The fact of the matter was that they could pass for human and, therefore, trick the loins, if not always the mind. (321)

Prophecy
The ancient prophets of Jewish tradition aren't properly thought of as fortune-tellers but poetic truth-tellers. Like pundits and poets who raise their voices today, they tell the powerful the perspective of the marginalized; they foretell where things will go if the listeners don't listen.

Jones, building on Christian and African tradition, telling in a poetic way his story from a different century, is also speaking to our times, and to the future.

In that passage of Samuel's thoughts about his white masters, Jones writes

They stepped on people's throats with all their might and asked why the people couldn't breathe. And then, when people made an attempt to break the foot, or cut it off one, they screamed "CHAOS!" and claimed that mass murder was the only way to restore order.(321)

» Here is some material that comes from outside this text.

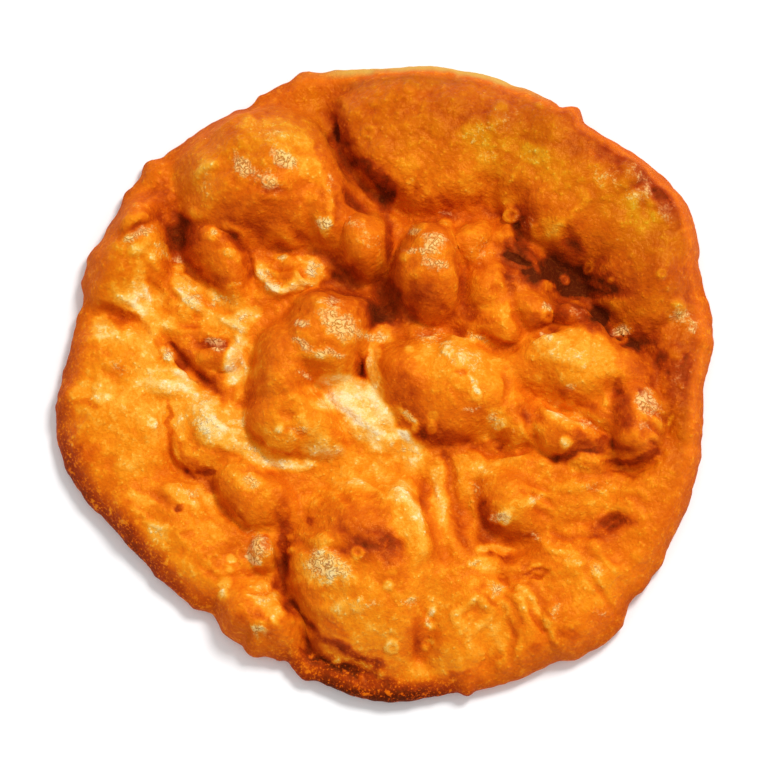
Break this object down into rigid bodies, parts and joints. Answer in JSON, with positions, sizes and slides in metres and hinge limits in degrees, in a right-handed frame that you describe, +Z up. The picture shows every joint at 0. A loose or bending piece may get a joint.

Probably writing that well before the summer of 2020, Jones could have been looking back on George Floyd's death, the rising up that followed, and the continuing reaction of Trump and his ilk. It also describes the racist attacks in Chicago in the summer of 1919 (see my post about a poet's book 1919 (08/2020).

With the beautiful and heartbreaking story of love and a community, The Prophets also tells of racial injustice and exploitation of all kinds, a story that was and is. How can we ensure that story is not still to be?